#### Exercise description
Restate the entire listing word for word.

Entries with model source code
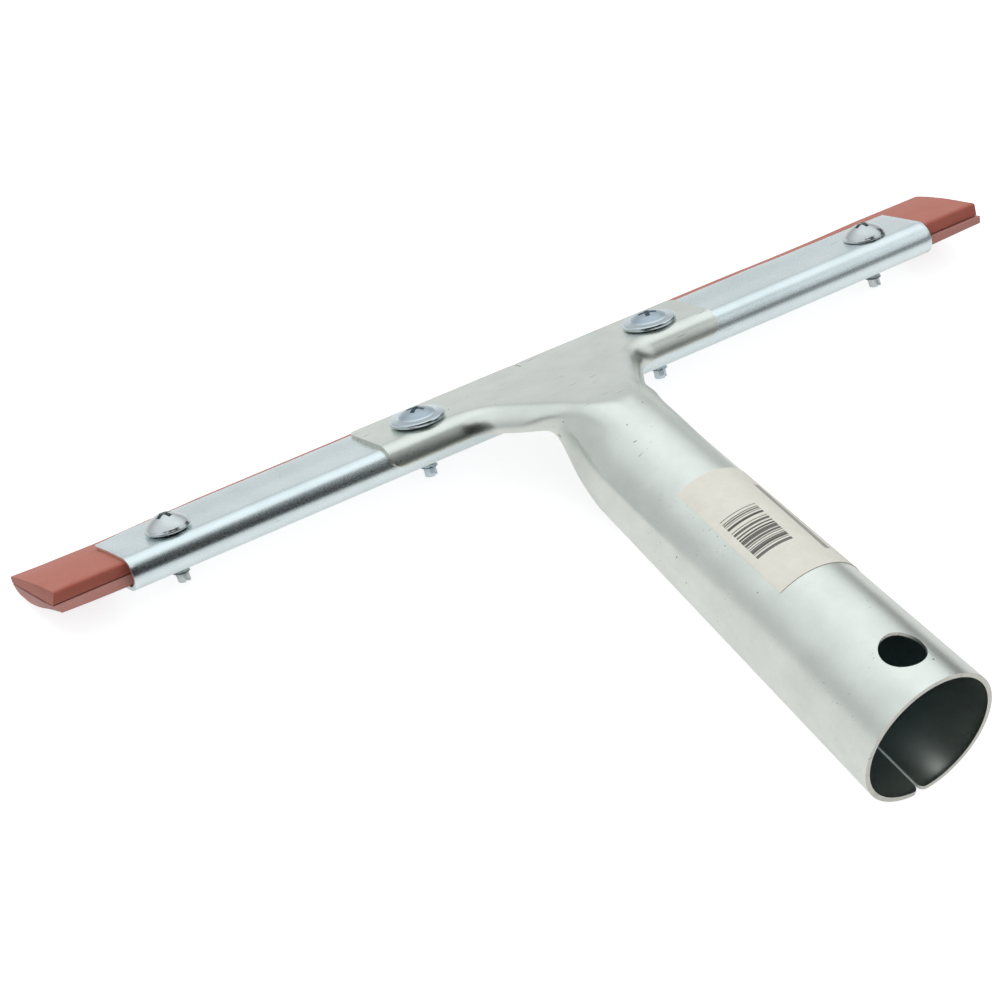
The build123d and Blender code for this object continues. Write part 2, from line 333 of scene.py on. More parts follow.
def rounded(corners, steps):
    """A closed outline through (y, z, radius) corners, each turned in so many steps."""
    path = []
    count = len(corners)
    for i, (y, z, radius) in enumerate(corners):
        here = Vector((y, z))
        back = Vector(corners[i - 1][:2]) - here
        ahead = Vector(corners[(i + 1) % count][:2]) - here
        back.normalize()
        ahead.normalize()
        half = back.angle(ahead) / 2
        reach = radius / tan(half)
        centre = here + (back + ahead).normalized() * (radius / sin(half))
        start = here + back * reach - centre
        sweep = (pi - 2 * half) * (1 if back.cross(ahead) < 0 else -1)
        for k in range(steps + 1):
            turn = Matrix.Rotation(sweep * k / steps, 2)
            path.append(centre + turn @ start)
    return path


end_round = 0.12
end_shrink = 0.02


def closed_skin(rings):
    """A closed bmesh through rings of points, each end filled over a ring that is shrunk a hair."""
    push = (Vector(rings[-1][0]) - Vector(rings[-2][0])).normalized() * end_round

    def end_ring(ring, out):
        centre = sum(ring, Vector()) / len(ring)
        return [point.lerp(centre, end_shrink) + out for point in ring]

    made = bmesh.new()
    rows = [[made.verts.new(point) for point in ring]
            for ring in [end_ring(rings[0], -push)] + rings + [end_ring(rings[-1], push)]]
    count = len(rings[0])
    for low, high in zip(rows, rows[1:]):
        for i in range(count):
            j = (i + 1) % count
            made.faces.new((low[i], low[j], high[j], high[i]))
    made.faces.new(list(reversed(rows[0])))
    made.faces.new(rows[-1])
    bmesh.ops.recalc_face_normals(made, faces=made.faces)
    return made


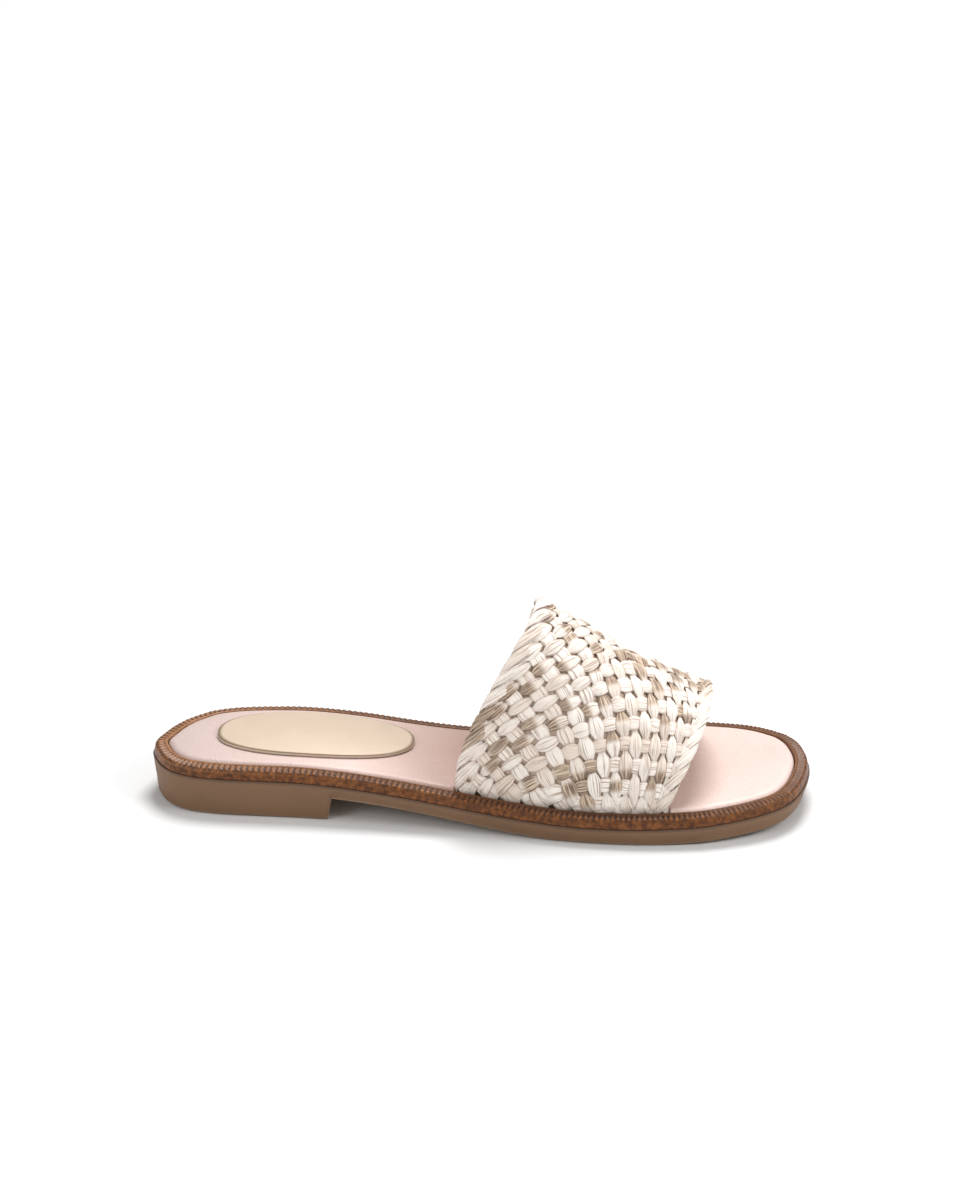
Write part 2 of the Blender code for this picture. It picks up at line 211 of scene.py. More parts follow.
def put(tree, kind, settings=None, **inputs):
    """Add a shader node; inputs go by name with _ for a space, or by number as i0, i1."""
    made = tree.nodes.new(kind)
    for key, value in (settings or {}).items():
        setattr(made, key, value)
    for key, value in inputs.items():
        numbered = key[0] == "i" and key[1:].isdigit()
        feed(tree, made.inputs[int(key[1:]) if numbered else key.replace("_", " ")], value)
    return made


def ramp(tree, value, stops):
    """Colours along a value: stops of place and colour."""
    made = put(tree, "ShaderNodeValToRGB", Fac=value)
    bands = made.color_ramp.elements
    for k, (at, colour) in enumerate(stops):
        band = bands[k] if k < 2 else bands.new(at)
        band.position, band.color = at, colour
    return made.outputs["Color"]


def mask(tree, value, stops):
    """Grey along a value: stops of place and strength."""
    return ramp(tree, value, [(at, (strength, strength, strength, 1.0)) for at, strength in stops])


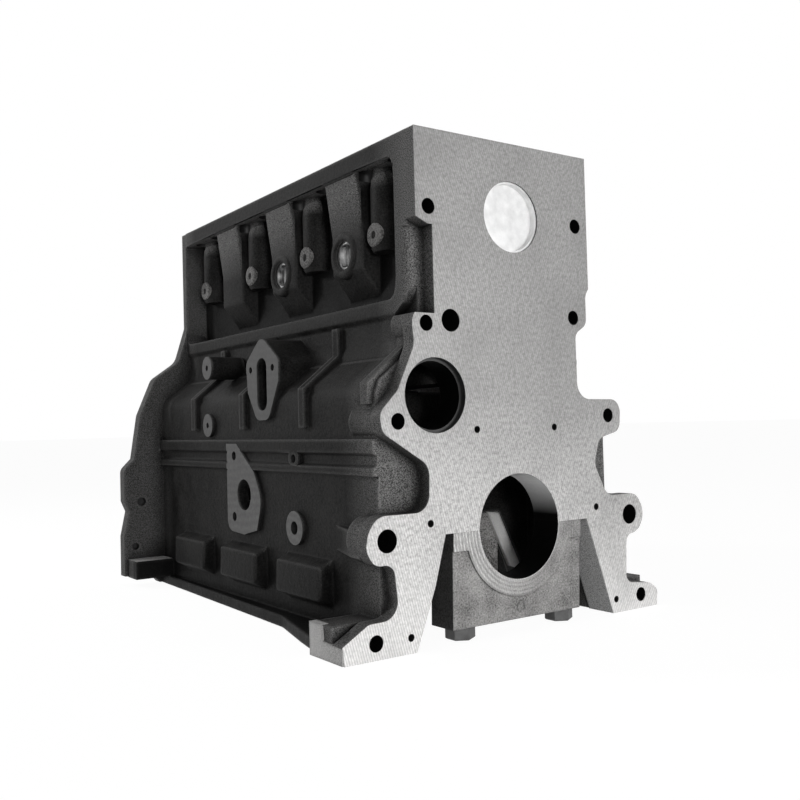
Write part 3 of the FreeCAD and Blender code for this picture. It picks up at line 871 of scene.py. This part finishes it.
def white_to_camera(tree, shader, white_share):
    """Mixes in a share of plain white for rays straight from the camera, off gloss or through glass."""
    path = tree.nodes.new("ShaderNodeLightPath")
    seen = path.outputs["Is Camera Ray"]
    for ray in ("Is Glossy Ray", "Is Transmission Ray"):
        either = tree.nodes.new("ShaderNodeMath")
        either.operation = "MAXIMUM"
        tree.links.new(seen, either.inputs[0])
        tree.links.new(path.outputs[ray], either.inputs[1])
        seen = either.outputs[0]
    part = tree.nodes.new("ShaderNodeMath")
    part.operation = "MULTIPLY"
    part.inputs[1].default_value = white_share
    tree.links.new(seen, part.inputs[0])
    mix = tree.nodes.new("ShaderNodeMixShader")
    tree.links.new(part.outputs[0], mix.inputs[0])
    tree.links.new(shader, mix.inputs[1])
    return mix


def make_floor():
    """A plain white floor that keeps the object's shadow."""
    bm = bmesh.new()
    bmesh.ops.create_grid(bm, x_segments=1, y_segments=1, size=FLOOR_REACH)
    floor = mesh_object("floor", bm)
    floor.location.z = (RAIL - FLOOR_GAP) * MM
    material = bpy.data.materials.new("floor")
    material.use_nodes = True
    tree = material.node_tree
    plain = tree.nodes["Principled BSDF"]
    plain.inputs["Base Color"].default_value = FLOOR_COLOUR
    plain.inputs["Roughness"].default_value = 0.9
    glow = tree.nodes.new("ShaderNodeEmission")
    glow.inputs["Strength"].default_value = FLOOR_GLOW
    mix = white_to_camera(tree, plain.outputs[0], FLOOR_GLOW_SHARE)
    tree.links.new(glow.outputs[0], mix.inputs[2])
    tree.links.new(mix.outputs[0], tree.nodes["Material Output"].inputs["Surface"])
    dress(floor, material)


def make_world():
    """A dim world that is seen as white."""
    world = bpy.data.worlds.new("studio")
    bpy.context.scene.world = world
    world.use_nodes = True
    tree = world.node_tree
    dim = tree.nodes["Background"]
    dim.inputs["Color"].default_value = grey(1)
    dim.inputs["Strength"].default_value = WORLD_STRENGTH
    white = tree.nodes.new("ShaderNodeBackground")
    white.inputs["Color"].default_value = grey(1)
    mix = white_to_camera(tree, dim.outputs[0], 1.0)
    tree.links.new(white.outputs[0], mix.inputs[2])
    tree.links.new(mix.outputs[0], tree.nodes["World Output"].inputs["Surface"])


def add_light(name, place, target, size, power):
    light = bpy.data.lights.new(name, "AREA")
    light.shape = "SQUARE"
    light.size = size
    light.energy = power
    obj = new_object(name, light)
    obj.location = place
    obj.rotation_euler = (Vector(target) - Vector(place)).to_track_quat("-Z", "Y").to_euler()


def make_lights():
    for light in LIGHTS:
        add_light(*light)


def make_camera():
    """The photograph's viewpoint: nearly level, 35 degrees round to the left of the near face."""
    data = bpy.data.cameras.new("camera")
    data.sensor_width = 36
    data.lens = CAMERA_LENS
    data.clip_start = 0.01
    data.clip_end = 200
    camera = new_object("camera", data)
    turn = Matrix((CAMERA_RIGHT, -CAMERA_DOWN, -CAMERA_AHEAD)).transposed().to_4x4()
    camera.matrix_world = Matrix.Translation(CAMERA_PLACE * MM) @ turn
    bpy.context.scene.camera = camera


def dress_casting(iron, drilled):
    """Rounds, drills and dresses the casting."""
    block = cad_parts["block_casting"]
    weld(block)
    soften(block)
    drill_block(block, drilled)
    smooth_by_angle(block)
    dress(block, iron)


def dress_caps(iron):
    for name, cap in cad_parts.items():
        if name.startswith("main_bearing_cap"):
            weld(cap)
            smooth_by_angle(cap)
            dress(cap, iron)


def dress_plugs(steel):
    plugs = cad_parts["core_plugs"]
    weld(plugs)
    hollow_plugs(plugs)
    smooth_by_angle(plugs)
    dress(plugs, steel)


def main():
    make_camera()
    make_world()
    make_floor()
    make_lights()
    iron = iron_material("block_iron", CAST_DARK, CAST_LIGHT, machined_mask)
    cap_iron = iron_material("cap_iron", CAP_DARK, CAP_LIGHT, cap_mask)
    worn = iron_material("worn_iron", WORN_DARK, WORN_LIGHT, no_mask)
    bright = iron_material("bright_iron", BRIGHT_DARK, BRIGHT_LIGHT, no_mask)
    # The drilled holes are dressed in near-black painted shade.
    dress_casting(iron, steel_material("drilled", DRILLED_SHADE_DARK, DRILLED_SHADE_LIGHT, 0.5, 0.0))
    dress_caps(cap_iron)
    dress_plugs(plug_material())
    cap_bolts(steel_material("bolt_steel", BOLT_DARK, BOLT_LIGHT, 0.45, 0.6))
    chamber_forms(iron, worn)
    web_strip(bright)
    foot_land(bright)
    cap_mark(cap_iron)


main()
bpy.context.scene.view_settings.view_transform = "Standard"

#### Finished task
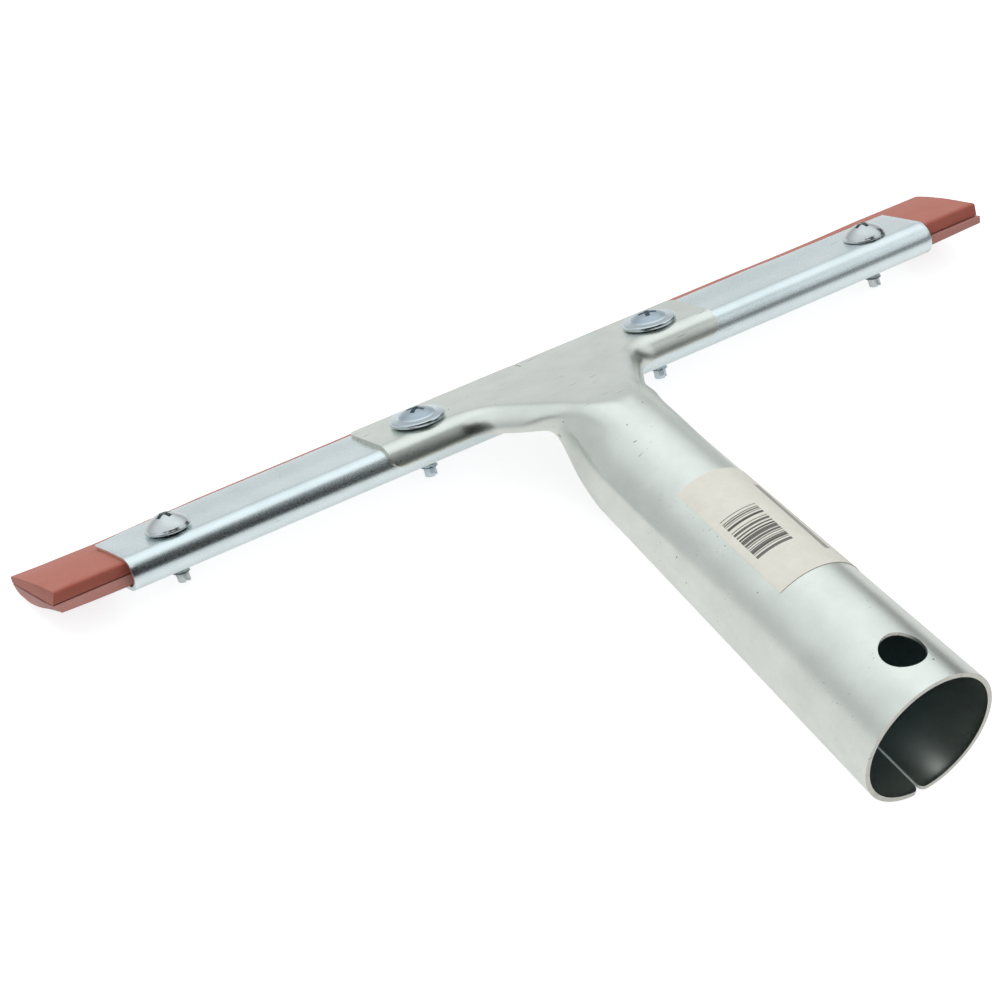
The build123d and Blender code for this object continues. Write part 2, from line 333 of scene.py on. More parts follow.
def rounded(corners, steps):
    """A closed outline through (y, z, radius) corners, each turned in so many steps."""
    path = []
    count = len(corners)
    for i, (y, z, radius) in enumerate(corners):
        here = Vector((y, z))
        back = Vector(corners[i - 1][:2]) - here
        ahead = Vector(corners[(i + 1) % count][:2]) - here
        back.normalize()
        ahead.normalize()
        half = back.angle(ahead) / 2
        reach = radius / tan(half)
        centre = here + (back + ahead).normalized() * (radius / sin(half))
        start = here + back * reach - centre
        sweep = (pi - 2 * half) * (1 if back.cross(ahead) < 0 else -1)
        for k in range(steps + 1):
            turn = Matrix.Rotation(sweep * k / steps, 2)
            path.append(centre + turn @ start)
    return path


end_round = 0.12
end_shrink = 0.02


def closed_skin(rings):
    """A closed bmesh through rings of points, each end filled over a ring that is shrunk a hair."""
    push = (Vector(rings[-1][0]) - Vector(rings[-2][0])).normalized() * end_round

    def end_ring(ring, out):
        centre = sum(ring, Vector()) / len(ring)
        return [point.lerp(centre, end_shrink) + out for point in ring]

    made = bmesh.new()
    rows = [[made.verts.new(point) for point in ring]
            for ring in [end_ring(rings[0], -push)] + rings + [end_ring(rings[-1], push)]]
    count = len(rings[0])
    for low, high in zip(rows, rows[1:]):
        for i in range(count):
            j = (i + 1) % count
            made.faces.new((low[i], low[j], high[j], high[i]))
    made.faces.new(list(reversed(rows[0])))
    made.faces.new(rows[-1])
    bmesh.ops.recalc_face_normals(made, faces=made.faces)
    return made


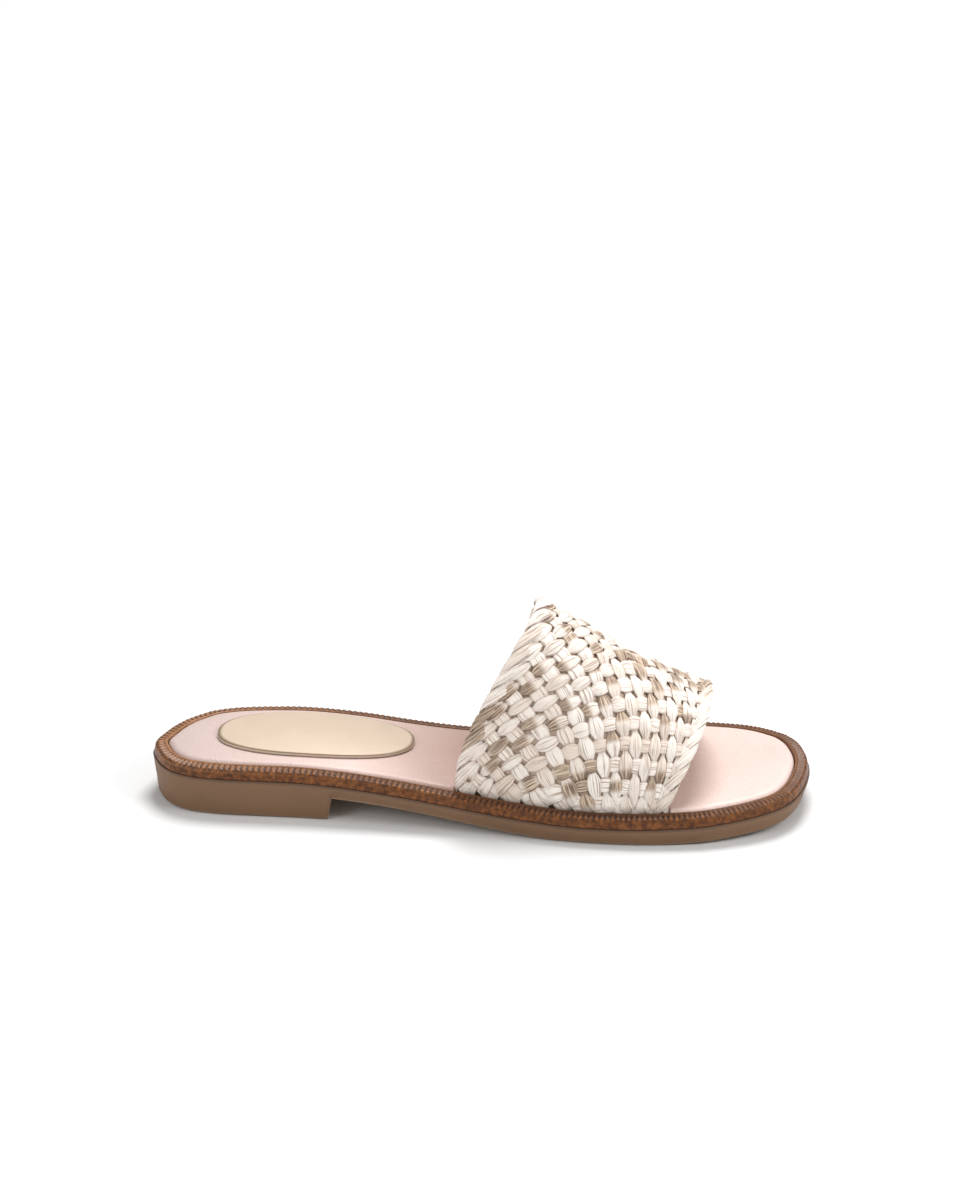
Write part 2 of the Blender code for this picture. It picks up at line 211 of scene.py. More parts follow.
def put(tree, kind, settings=None, **inputs):
    """Add a shader node; inputs go by name with _ for a space, or by number as i0, i1."""
    made = tree.nodes.new(kind)
    for key, value in (settings or {}).items():
        setattr(made, key, value)
    for key, value in inputs.items():
        numbered = key[0] == "i" and key[1:].isdigit()
        feed(tree, made.inputs[int(key[1:]) if numbered else key.replace("_", " ")], value)
    return made


def ramp(tree, value, stops):
    """Colours along a value: stops of place and colour."""
    made = put(tree, "ShaderNodeValToRGB", Fac=value)
    bands = made.color_ramp.elements
    for k, (at, colour) in enumerate(stops):
        band = bands[k] if k < 2 else bands.new(at)
        band.position, band.color = at, colour
    return made.outputs["Color"]


def mask(tree, value, stops):
    """Grey along a value: stops of place and strength."""
    return ramp(tree, value, [(at, (strength, strength, strength, 1.0)) for at, strength in stops])


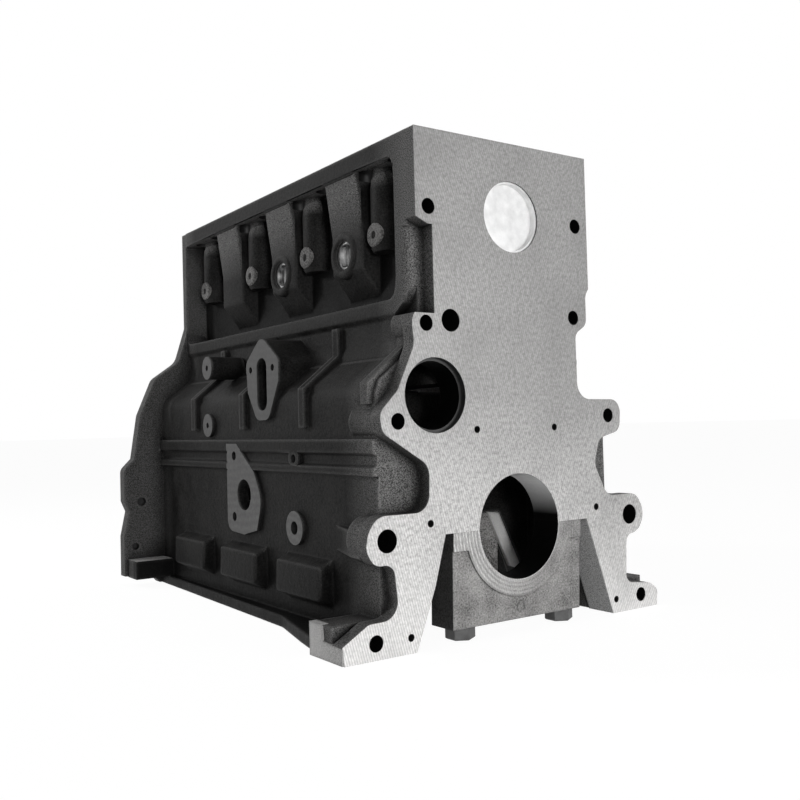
Write part 3 of the FreeCAD and Blender code for this picture. It picks up at line 871 of scene.py. This part finishes it.
def white_to_camera(tree, shader, white_share):
    """Mixes in a share of plain white for rays straight from the camera, off gloss or through glass."""
    path = tree.nodes.new("ShaderNodeLightPath")
    seen = path.outputs["Is Camera Ray"]
    for ray in ("Is Glossy Ray", "Is Transmission Ray"):
        either = tree.nodes.new("ShaderNodeMath")
        either.operation = "MAXIMUM"
        tree.links.new(seen, either.inputs[0])
        tree.links.new(path.outputs[ray], either.inputs[1])
        seen = either.outputs[0]
    part = tree.nodes.new("ShaderNodeMath")
    part.operation = "MULTIPLY"
    part.inputs[1].default_value = white_share
    tree.links.new(seen, part.inputs[0])
    mix = tree.nodes.new("ShaderNodeMixShader")
    tree.links.new(part.outputs[0], mix.inputs[0])
    tree.links.new(shader, mix.inputs[1])
    return mix


def make_floor():
    """A plain white floor that keeps the object's shadow."""
    bm = bmesh.new()
    bmesh.ops.create_grid(bm, x_segments=1, y_segments=1, size=FLOOR_REACH)
    floor = mesh_object("floor", bm)
    floor.location.z = (RAIL - FLOOR_GAP) * MM
    material = bpy.data.materials.new("floor")
    material.use_nodes = True
    tree = material.node_tree
    plain = tree.nodes["Principled BSDF"]
    plain.inputs["Base Color"].default_value = FLOOR_COLOUR
    plain.inputs["Roughness"].default_value = 0.9
    glow = tree.nodes.new("ShaderNodeEmission")
    glow.inputs["Strength"].default_value = FLOOR_GLOW
    mix = white_to_camera(tree, plain.outputs[0], FLOOR_GLOW_SHARE)
    tree.links.new(glow.outputs[0], mix.inputs[2])
    tree.links.new(mix.outputs[0], tree.nodes["Material Output"].inputs["Surface"])
    dress(floor, material)


def make_world():
    """A dim world that is seen as white."""
    world = bpy.data.worlds.new("studio")
    bpy.context.scene.world = world
    world.use_nodes = True
    tree = world.node_tree
    dim = tree.nodes["Background"]
    dim.inputs["Color"].default_value = grey(1)
    dim.inputs["Strength"].default_value = WORLD_STRENGTH
    white = tree.nodes.new("ShaderNodeBackground")
    white.inputs["Color"].default_value = grey(1)
    mix = white_to_camera(tree, dim.outputs[0], 1.0)
    tree.links.new(white.outputs[0], mix.inputs[2])
    tree.links.new(mix.outputs[0], tree.nodes["World Output"].inputs["Surface"])


def add_light(name, place, target, size, power):
    light = bpy.data.lights.new(name, "AREA")
    light.shape = "SQUARE"
    light.size = size
    light.energy = power
    obj = new_object(name, light)
    obj.location = place
    obj.rotation_euler = (Vector(target) - Vector(place)).to_track_quat("-Z", "Y").to_euler()


def make_lights():
    for light in LIGHTS:
        add_light(*light)


def make_camera():
    """The photograph's viewpoint: nearly level, 35 degrees round to the left of the near face."""
    data = bpy.data.cameras.new("camera")
    data.sensor_width = 36
    data.lens = CAMERA_LENS
    data.clip_start = 0.01
    data.clip_end = 200
    camera = new_object("camera", data)
    turn = Matrix((CAMERA_RIGHT, -CAMERA_DOWN, -CAMERA_AHEAD)).transposed().to_4x4()
    camera.matrix_world = Matrix.Translation(CAMERA_PLACE * MM) @ turn
    bpy.context.scene.camera = camera


def dress_casting(iron, drilled):
    """Rounds, drills and dresses the casting."""
    block = cad_parts["block_casting"]
    weld(block)
    soften(block)
    drill_block(block, drilled)
    smooth_by_angle(block)
    dress(block, iron)


def dress_caps(iron):
    for name, cap in cad_parts.items():
        if name.startswith("main_bearing_cap"):
            weld(cap)
            smooth_by_angle(cap)
            dress(cap, iron)


def dress_plugs(steel):
    plugs = cad_parts["core_plugs"]
    weld(plugs)
    hollow_plugs(plugs)
    smooth_by_angle(plugs)
    dress(plugs, steel)


def main():
    make_camera()
    make_world()
    make_floor()
    make_lights()
    iron = iron_material("block_iron", CAST_DARK, CAST_LIGHT, machined_mask)
    cap_iron = iron_material("cap_iron", CAP_DARK, CAP_LIGHT, cap_mask)
    worn = iron_material("worn_iron", WORN_DARK, WORN_LIGHT, no_mask)
    bright = iron_material("bright_iron", BRIGHT_DARK, BRIGHT_LIGHT, no_mask)
    # The drilled holes are dressed in near-black painted shade.
    dress_casting(iron, steel_material("drilled", DRILLED_SHADE_DARK, DRILLED_SHADE_LIGHT, 0.5, 0.0))
    dress_caps(cap_iron)
    dress_plugs(plug_material())
    cap_bolts(steel_material("bolt_steel", BOLT_DARK, BOLT_LIGHT, 0.45, 0.6))
    chamber_forms(iron, worn)
    web_strip(bright)
    foot_land(bright)
    cap_mark(cap_iron)


main()
bpy.context.scene.view_settings.view_transform = "Standard"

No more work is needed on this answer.